My horse’s particular dysfunction came in the form of an intense desire to be at the lead of the pack. If my horse saw that other horses were riding in front of it, he would speed up into a trot. (Note: trot = painful jack hammering into one’s rear end.) Little more than an hour went by and my ass was incredibly sore.
I had two options: get the horse to speed up or get the horse to slow down. I could easily get him to speed up to a gallop, but that was a little too fast for my inexperienced self. So I would slow him down to a walk, but that would last for maybe a minute before he kicked into a trot again. It didn’t matter how many times I slowed him down, he decided he was going to do things his way, and that was that.
My continued realization that I was not in control was heightened when my friend the horse attempted to gallop off down a random fork. For a moment I pictured myself trapped on a runaway horse while my teacher came galloping after to save me, but a yank to the right on the reigns brought him around to rejoin the group.
That was not the only time he tried to go his own way. At the half way rest stop, he thought it would be best if we continued on down the trail. I tried to pull on the reigns to get him to go back to the group, so I could get off and have the rest I desperately needed, but he wasn’t having any of it. I finally had to have someone come over and hold the reigns, while I dismounted.
At which point I had a total breakdown. I was terrified and sobbing and ranting in English to our teacher (who had a stunned look on his face, probably not sure what to do with this student who was freaking out on him). As is usual with me, though, the hysterics cleared out the gunk of stress and terror. Off the horse I was more relaxed and even asked a friend to snap the above mentioned photo of me standing next to my bastard horse.
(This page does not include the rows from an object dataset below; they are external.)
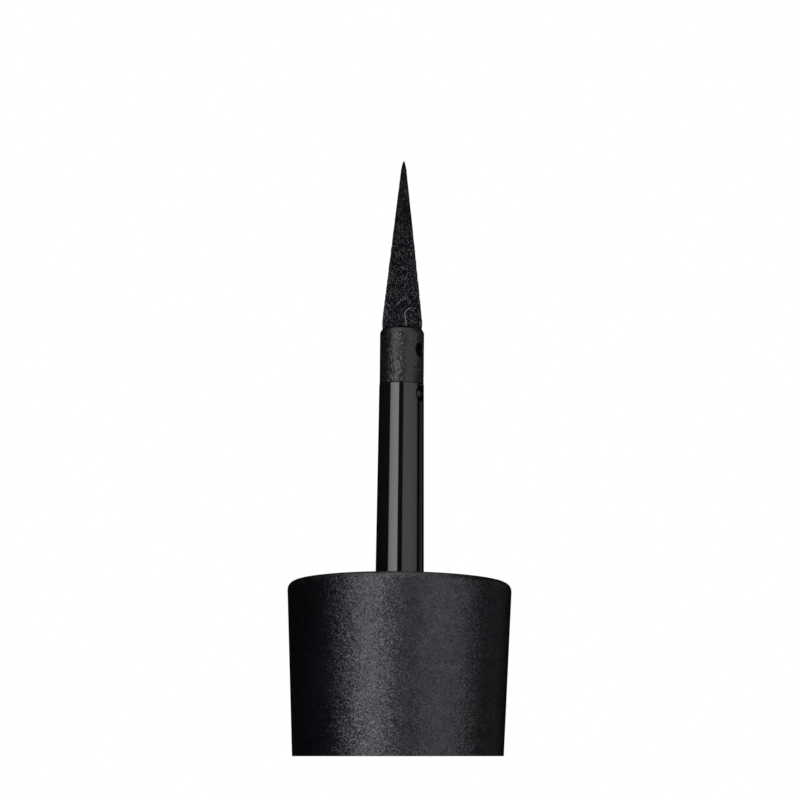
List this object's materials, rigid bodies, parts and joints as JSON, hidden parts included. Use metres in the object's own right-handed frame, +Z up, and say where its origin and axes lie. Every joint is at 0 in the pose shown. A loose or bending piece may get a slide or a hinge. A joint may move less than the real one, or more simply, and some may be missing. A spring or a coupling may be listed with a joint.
{
  "type": "liquid eyeliner bottle",
  "caption": "Screw-neck ink bottle with a wiper, beside its tapered cap, which stands closed end down and carries a stem, a ferrule and a cone of felt.",
  "frame": {"origin": "on the surface that both halves stand on, midway between the cap-applicator's axis at X = -0.023 m and the bottle's axis at X = +0.023 m", "axes": "+Z up, along both axes; +X from the cap-applicator towards the bottle; -Y towards the viewer of the picture"},
  "size_m": [0.063, 0.017, 0.0844],
  "materials": {
    "matte_shell": "matte, finely grained",
    "black_liner": "satin",
    "seal_rubber": "matte",
    "gloss_stem": "glossy",
    "satin_ferrule": "satin, slightly hazy",
    "black_felt": "pressed felt with loose fibres",
    "inked_vial": "smooth, stained by ink",
    "wiper_plastic": "soft and smooth",
    "ball_steel": "polished"
  },
  "bodies": {
    "bottle": {"bottle_casing": "matte_shell", "base_plug": "black_liner", "ink_vial": "inked_vial", "wiper": "wiper_plastic"},
    "applicator": {"cap_shell": "matte_shell", "inner_cap": "black_liner", "seal_ring": "seal_rubber", "stem": "gloss_stem", "nib_ferrule": "satin_ferrule", "felt_nib": "black_felt", "feed_wick": "black_felt"},
    "ball_left": {"agitator_ball_left": "ball_steel"},
    "ball_right": {"agitator_ball_right": "ball_steel"}
  },
  "joints": [
    {"name": "applicator_lift", "type": "slide", "parent": "bottle", "child": "applicator", "axis": [0, 0, 1], "range_m": [0, 0.06]},
    {"name": "ball_left_slide", "type": "slide", "parent": "bottle", "child": "ball_left", "axis": [0, 0, 1], "range_m": [0, 0.0276]},
    {"name": "ball_right_slide", "type": "slide", "parent": "bottle", "child": "ball_right", "axis": [0, 0, 1], "range_m": [0, 0.0276]}
  ]
}
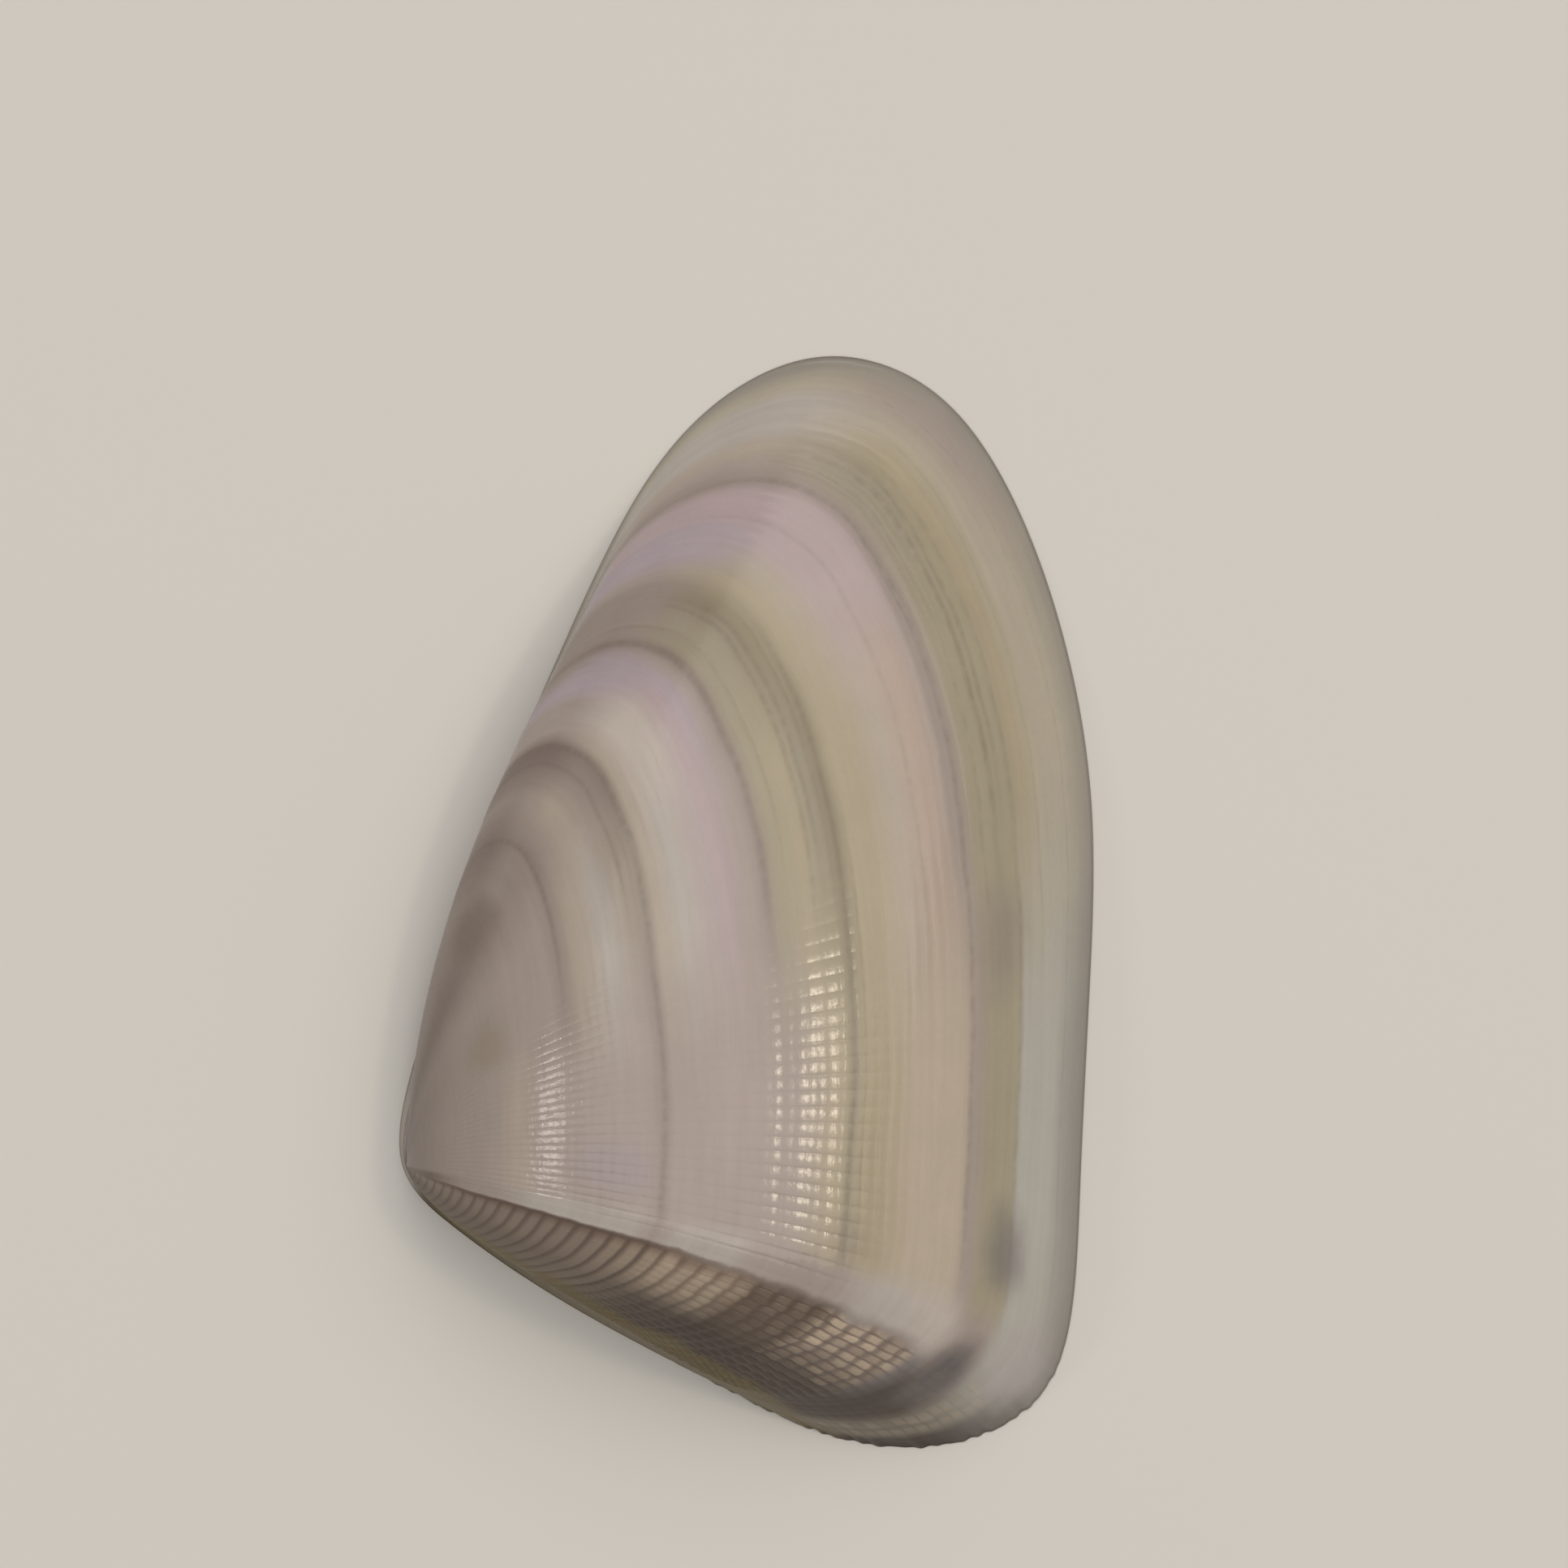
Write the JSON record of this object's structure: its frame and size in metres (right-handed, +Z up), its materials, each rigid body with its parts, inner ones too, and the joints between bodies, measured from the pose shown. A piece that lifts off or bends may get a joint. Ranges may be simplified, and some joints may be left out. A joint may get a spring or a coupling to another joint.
{
  "type": "wedge clam shell valve",
  "caption": "Single empty valve of a wedge clam: a smooth polished triangular seashell half with growth bands, a beaded rear slope and a hinge plate inside.",
  "frame": {"origin": "middle of the bounding box, on the plane of the flat rim that the valve rests on", "axes": "+Y along the shell towards its rounded front end, +X from the beak and hinge towards the free edge, +Z up through the vault"},
  "size_m": [0.0242, 0.038, 0.008],
  "materials": {
    "shell": "satin polished aragonite"
  },
  "bodies": {
    "root": {"right_valve": "shell"}
  },
  "joints": []
}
By the time the break was over I climbed back into the saddle and continued on, only to immediately continue the battle of wills (which I was bound to loose considering the size and weight difference). Just as I was bout ready to get off and walk the rest of the way to the volcano, one of my classmates rode up and offered to trade horses with me. His horse, he said, was going too slow for him.
Thus, I traded one horse with a personality disorder for another. Yes, my new horse comfortably walked at a slow pace that was kinder to my hindquarters, but he (she?) also tried to bite any neighboring horse that ambled to close to her personal space.
Fast-forward: After we climbed the volcano, saw the crater, climbed back down, rode to another point of interest, checked out a lava buried church, fellow classmate Xela and I decided were done in, exhausted. We took our horses (me riding my new slower bastard horse) and began the journey back on our own.
Our horses walked about 30 ft down the trail and stopped. They just stood there nibbling grasses, refusing to move. We shifted, nudged, shouted, slapped the reigned, pulled on the reigns, kicked our feet. A couple of the Mexican guides told us to hit them with a switch. Nothing worked. Both horses just ignored the crazed attempts of the people sitting on top of them and enjoyed their grassy meals. Xela and I sat there for half an hour (or more) crying and frustrated, just wanting to go back to the cabins and sleep and never even look at horses ever again.
We made it back, of course. When the rest of the class came riding by half and hour later, our horses were quite content to follow the crowd. At least we had some things to laugh about around the fire.